Isherwood made another 6th Fleet cruise 22 April-26 October 1953, after which she took part in maneuvers and plane guard duty off the East Coast. In June 1954 the ship underwent refresher training out of Guantanamo Bay, and sailed from Newport 30 November 1954 to join the Pacific Fleet.

The veteran ship arrived San Diego via the Panama Canal 15 December 1954, and got underway for the Far East 4 January 1855. During this cruise she operated mainly in the Philippines, with a period on Taiwan Patrol in April and May 1955. Her part in these important 7th Fleet operations ended in June and she arrived San Diego the 19th for additional training and readiness steaming. 1956, however, brought Isherwood back to these troubled waters, as she spent the period January-July on operations off Taiwan, Malaya, and Japan.

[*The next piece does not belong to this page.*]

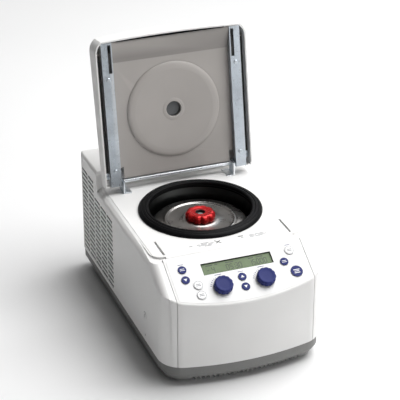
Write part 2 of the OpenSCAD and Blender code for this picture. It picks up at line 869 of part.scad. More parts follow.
// Carries the pin that the rocker tips about
module switch_frame() {
    color(black) {
        difference() {
            span([switch_x - 6.8, back_y - 20, inlet_z - 10.8],
                 [switch_x + 6.8, back_y, inlet_z + 10.8]);
            span([switch_x - 5.2, back_y - 14, inlet_z - 9.2],
                 [switch_x + 5.2, back_y + over, inlet_z + 9.2]);
        }
        rod_x(switch_x - 5.3, switch_x + 5.3, rocker_y, inlet_z, rocker_pin_r);
    }
}

// Rocker on its pin; stored in its off position
module mains_switch() {
    color([0.1, 0.1, 0.1]) translate([switch_x, rocker_y, inlet_z]) difference() {
        rotate([-8, 0, 0]) intersection() {
            translate([-5, -6, -8.2]) cube([10, 12, 16.4]);
            rod_x(-5, 5, -6, 0, 10);
        }
        rod_x(-6, 6, 0, 0, rocker_pin_r + running);
    }
}

module release_plug() {
    color(pan_grey) rod_x(-half_w + 0.3, -half_w + 5, release_y, release_z, 5);
}

// ---------- latch ----------

module latch_shaft() {
    color(steel) rod_x(-120, 120, latch_y, latch_z, latch_shaft_r);
}

// Two hook blades, resting with their tips inside the deck slots
module latch_hooks() {
    blade = 2.4;
    color(steel) for (side = [-1, 1]) translate([side * hook_x, latch_y, latch_z])
        difference() {
            along_x(blade) {
                circle(7);
                polygon([[2, -6], [28, -2], [31, 2], [31, 18], [26, 19.5], [20, 13.5],
                         [26, 12.5], [25, 5], [0, 6]]);
            }
            rod_x(-5, 5, 0, 0, latch_shaft_r);
        }
}

// Geared motor on its bracket, and the two plates that carry the shaft
module latch_motor() {
    color([0.3, 0.3, 0.32]) {
        span([-100, latch_y - 22, latch_z - 46], [-72, latch_y + 4, latch_z - 14]);
        span([-100, latch_y - 22, pan_floor_z], [-96, latch_y + 4, latch_z - 46]);
    }
    color(steel) for (x = [-122.5, 119.5]) difference() {
        span([x, latch_y - 8, latch_z - 12], [x + 3, latch_y + 8, deck_z - deck_t - 0.1]);
        rod_x(x - over, x + 5, latch_y, latch_z, latch_shaft_r + running);
    }
}

// ---------- hinge ----------

module hinge_ears() {
    color(steel) both_sides() difference() {
        union() {
            translate([ear_x, 0, 0]) along_x(ear_plate) {
                polygon([[98, deck_z + 0.1], [120, deck_z + 0.1], [hinge_y + ear_r, hinge_z],
                         [hinge_y, hinge_z + ear_r], [98, hinge_z + ear_r]]);
                translate([hinge_y, hinge_z]) circle(ear_r);
            }
            span([ear_x - 14, 98, deck_z + 0.1], [ear_x, 128, deck_z + 1.6]);
        }
        rod_x(ear_x - 5, ear_x + 5, hinge_y, hinge_z, shaft_r);
    }
}

module hinge_shaft() {
    color(steel) rod_x(-124, 124, hinge_y, hinge_z, shaft_r);
}

// ---------- lid ----------

// Outline of the lid from above in the lid's frame, pulled in by inset
module lid_outline(inset) {
    corner_x = lid_half_w - lid_corner_r;
    corner_l = lid_length - lid_corner_r;
    intersection() {
        union() {
            translate([-lid_half_w + inset, lid_rear + inset])
                square([2 * (lid_half_w - inset), corner_l - lid_rear - inset]);
            translate([-corner_x, lid_rear + inset])
                square([2 * corner_x, lid_length - lid_rear - 2 * inset]);
            for (side = [-1, 1])
                translate([side * corner_x, corner_l]) circle(lid_corner_r - inset);
        }
        translate([0, lid_length - inset - lid_bow_r]) circle(lid_bow_r, $fn = 512);
    }
}

// The lid's full shape, open towards its inner side, pulled in by inset
module lid_mass(inset, reach) {
    intersection() {
        translate([0, 0, -60]) linear_extrude(60 + reach) lid_outline(inset);
        translate([0, lid_rear, crown_r - lid_crown - lid_edge_rear_h + inset])
            rotate([90 - lid_rise, 0, 0])
                translate([0, 0, -400]) cylinder(h = 500, r = crown_r, $fn = 360);
    }
}

// Room inside the lid's side walls and front corners
module lid_interior() {
    linear_extrude(rim_face) lid_outline(shell_wall + 0.3);
    span([-lid_half_w, -20, 0], [lid_half_w, 40, rim_face]);
}

module lid_shell() {
    color(white) in_lid() difference() {
        lid_mass(0, rim_face);
        lid_mass(shell_wall, rim_face + over);
        translate([0, lid_disc_l, -60]) cylinder(h = 60, r = sight_r + 0.3);
        // relief for the shaft, ears and rails at the hinge end
        span([-lid_half_w + 8, lid_rear - over, -8], [lid_half_w - 8, lid_rear + 6, 30]);
        // the rear end swings down past the deck as the lid opens
        span([-lid_half_w - over, lid_rear - over, rim_face - 4], [lid_half_w + over, 1, rim_face + over]);
    }
}

// Raised disc around the sight hole: soft edge, shallow dish and a low ring round the hole
module lid_disc() {
    translate([0, lid_disc_l, 0]) rotate_extrude($fn = 128) polygon([
        [sight_r + 0.2, panel_face - 2.9], [disc_r, panel_face - 2.9], [disc_r, panel_face + 1],
        [disc_r - 0.4, panel_face + 2.2], [disc_r - 1.4, disc_face - 0.7],
        [disc_r - 2.6, disc_face - 0.15], [disc_r - 4, disc_face], [sight_r + 8, disc_face - 1.6],
        [sight_r + 4, disc_face - 0.6], [sight_r + 1, disc_face - 0.6],
        [sight_r + 0.2, disc_face - 1.4]
    ]);
}

module lid_inner_panel() {
    side_x = lid_half_w - shell_wall - seam;
    color(taupe) in_lid() {
        difference() {
            union() {
                span([-side_x, 6, panel_face - 3], [side_x, ramp_start + 20, panel_face]);
                along_x(2 * rail_inner - 0.6) polygon([
                    [ramp_start - 1, panel_face - 3], [ramp_start, panel_face], [ramp_end, ramp_top],
                    [inner_end, ramp_top], [inner_end, ramp_top - 3], [ramp_end, ramp_top - 3]
                ]);
            }
            translate([0, lid_disc_l, 0]) cylinder(h = 10, r = disc_r - 10);
            both_sides() {
                span([ear_x - 4.5, 0, 0], [rail_inner, 26, 10]);
                span([rail_inner - 0.1, 0, 0], [rail_inner + 10.3, 12.3, 10]);
            }
        }
        lid_disc();
    }
}

// Black seal along the lid's front edge
module lid_seal_strip() {
    color(black) in_lid() span([-100, inner_end + seam, ramp_top - 6], [100, inner_end + 1.8, rim_face]);
}

module lid_rail() {
    slot_l = hinge_y - (latch_slot_y[0] + latch_slot_y[1]) / 2;
    in_lid() difference() {
        union() {
            difference() {
                intersection() {
                    span([rail_inner, -4, panel_face + 0.05], [rail_outer, inner_end, rail_face]);
                    lid_interior();
                }
                span([rail_inner + rail_plate, -4 - over, 0],
                     [rail_outer - rail_plate, lid_length, rail_face - rail_plate]);
            }
            // lug around the hinge shaft
            span([rail_inner, -4, 0], [rail_inner + rail_plate, 12, panel_face + 0.1]);
            rod_x(rail_inner, rail_inner + 10, 0, 0, 7);
        }
        rod_x(rail_inner - over, rail_inner + 20, 0, 0, shaft_r + running);
        span([hook_x - 3, slot_l - 25, rail_face - 5], [hook_x + 3, slot_l + 25, rail_face + over]);
        for (l = rail_screw_l) translate([(rail_inner + rail_outer) / 2, l, 0])
            cylinder(h = 30, r = 2.1);
    }
}

module lid_rail_right() {
    color(steel) lid_rail();
}

module lid_rail_left() {
    color(steel) mirror([1, 0, 0]) lid_rail();
}

module lid_rail_screws() {
    color(steel) both_sides() in_lid() for (l = rail_screw_l)
        translate([(rail_inner + rail_outer) / 2, l, panel_face]) {
            cylinder(h = rail_face - panel_face, r = 2);
            translate([0, 0, rail_face - panel_face]) cylinder(h = 1.6, r1 = 4, r2 = 3);
        }
}

module sight_glass() {
    color([0.5, 0.52, 0.53]) in_lid() translate([0, lid_disc_l, -23.4])
        cylinder(h = 23.4, r = sight_r);
}

base_pan();
rubber_feet();
main_housing();
side_grille_left();
side_grille_right();
rear_panel();
rear_panel_screws();
front_fascia();
control_overlay();
display_window();
display_module();
control_board();
knob_encoders();
speed_knob();
time_knob();
fast_cool_button();
speed_unit_button();
temp_up_button();
temp_down_button();
open_button();
start_stop_button();
short_spin_button();
ramp_button();
program_button();
rotor_chamber();
chamber_insulation();
evaporator_coil();
chamber_gasket();
rotor_body();
rotor_lid();
rotor_nut();
motor_shaft();
motor_housing();
motor_stator();
motor_bearings();
motor_mounts();
main_board();
power_supply();
compressor();
condenser();
fan_frame();
fan_blades();
mains_inlet();
switch_frame();
mains_switch();
release_plug();
latch_shaft();
latch_hooks();
latch_motor();
hinge_ears();
hinge_shaft();
lid_shell();
lid_inner_panel();
lid_seal_strip();
lid_rail_left();
lid_rail_right();
lid_rail_screws();
sight_glass();
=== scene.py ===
"""Looks of the refrigerated microcentrifuge: materials, finer pieces, light and camera.

Places and sizes are in millimetres, in the frame of the CAD part, and become metres
where a mesh is made.
"""
import math

import bmesh
import bpy
from mathutils import Matrix, Vector


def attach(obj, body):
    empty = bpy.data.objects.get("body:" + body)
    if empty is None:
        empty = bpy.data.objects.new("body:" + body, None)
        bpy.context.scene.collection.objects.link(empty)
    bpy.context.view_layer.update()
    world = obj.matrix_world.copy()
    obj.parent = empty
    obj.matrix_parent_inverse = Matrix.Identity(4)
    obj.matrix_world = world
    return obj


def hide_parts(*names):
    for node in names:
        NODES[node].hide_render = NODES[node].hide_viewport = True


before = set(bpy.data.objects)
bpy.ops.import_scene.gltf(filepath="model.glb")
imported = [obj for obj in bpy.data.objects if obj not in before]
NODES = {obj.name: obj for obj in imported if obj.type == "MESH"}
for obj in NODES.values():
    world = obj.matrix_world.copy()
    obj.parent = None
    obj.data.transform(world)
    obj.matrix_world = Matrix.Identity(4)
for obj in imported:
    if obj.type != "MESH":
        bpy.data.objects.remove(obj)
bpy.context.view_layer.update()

MM = 0.001

# Places that the CAD part also uses
HALF_WIDTH = 145.0
BACK_Y = 240.0
FRONT_CORNER = 45.0
FRONT_BOW = 453.0
GRILLE_SKIN = 1.2
DECK_Z = 206.0
CHAMBER_Y = -4.0
PANEL_SLOPE = math.radians(31.0)
PANEL_TOP_Y = -148.0
DISPLAY_DOWN = 33.5
DISPLAY_SIZE = (125.0, 22.0)
KNOB_X = 38.0
KNOB_DOWN = 71.0
BUTTONS = {
    "fast_cool_button": (-96.0, 27.5, 14.5),
    "speed_unit_button": (-96.0, 47.0, 14.5),
    "temp_up_button": (0.0, 60.0, 14.5),
    "temp_down_button": (0.0, 79.0, 14.5),
    "open_button": (80.0, 47.0, 14.5),
    "start_stop_button": (95.0, 69.0, 21.0),
    "short_spin_button": (96.0, 27.5, 16.5),
    "ramp_button": (-78.0, 60.5, 16.5),
    "program_button": (-78.0, 79.5, 16.5),
}
BUTTON_TOP = 2.1
PALE_BUTTONS = ("short_spin_button", "ramp_button", "program_button")
HINGE_Y = 115.0
HINGE_Z = 224.0
LID_ANGLE = math.radians(80.4)
RAIL_INNER = 109.0
RAIL_OUTER = 128.6
RAIL_FACE = 16.3
PANEL_FACE = 5.0
RAMP_START = 216.0
LID_HALF_WIDTH = 139.5
LID_DISC_Y = HINGE_Y - CHAMBER_Y
ROTOR_TOP_Z = 190.0
RELEASE_Y = -122.0
RELEASE_Z = 88.0
SIDE_SCREW_Z = 50.0

METRES = Matrix.Scale(MM, 4)
ON_FLOOR = METRES
ON_ROTOR = METRES @ Matrix.Translation((0.0, CHAMBER_Y, 0.0))
IN_LID = METRES @ Matrix.Translation((0.0, HINGE_Y, HINGE_Z)) @ Matrix.Rotation(LID_ANGLE, 4, "X")


def front_line(x):
    """Y of the body's outline at the front: a wide bow between two corner arcs."""
    corner_x = HALF_WIDTH - FRONT_CORNER
    bow_centre = -BACK_Y + FRONT_BOW
    if abs(x) * (FRONT_BOW - FRONT_CORNER) <= corner_x * FRONT_BOW:
        return bow_centre - math.sqrt(FRONT_BOW ** 2 - x ** 2)
    corner_y = bow_centre - math.sqrt((FRONT_BOW - FRONT_CORNER) ** 2 - corner_x ** 2)
    return corner_y - math.sqrt(max(0.0, FRONT_CORNER ** 2 - (abs(x) - corner_x) ** 2))


def on_panel(x, down):
    """Place on the sloped panel: x across, down along the slope, Z out of the face."""
    y = PANEL_TOP_Y - down * math.cos(PANEL_SLOPE)
    z = DECK_Z - down * math.sin(PANEL_SLOPE)
    return METRES @ Matrix.Translation((x, y, z)) @ Matrix.Rotation(PANEL_SLOPE, 4, "X")


# ---------- materials ----------

def scaled(colour, factor):
    return tuple(min(1.0, channel * factor) for channel in colour)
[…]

The destroyer returned to the Far East in 1957 and again in 1958. During the latter cruise she steamed off Taiwan during the tense Quemoy-Matsu crisis, when American forces afloat helped prevent a flare up between Nationalist and Communist Chinese. The ship returned to her home port 7 December 1958, and spent the first 6 months of 1959 on maneuvers and training exercises. Isherwood then sailed for her fifth 7th Fleet cruise 1 August 1959. During the next months she operated with carrier Lexington in the South China Sea, helping to limit the fighting in Laos and lending strength to United Nations efforts to find a solution. After additional eight operations and fleet exercises, the ship sailed for San Diego 29 November 1959.

In 1960 Isherwood took part in training operations, including a summer NROTC midshipmen training cruise until sailing again for 7th Fleet duty 18 October. She served on Taiwan Patrol and took part in an amphibious exercise on Okinawa before arriving San Diego 27 March 1961.

Isherwood engaged in training off California until decommissioning 11 September 1961. She was loaned to Peru 8 October 1961, where she serves the Peruvian Navy as Guise (DD-72).

Isherwood received five battle stars for World War II service.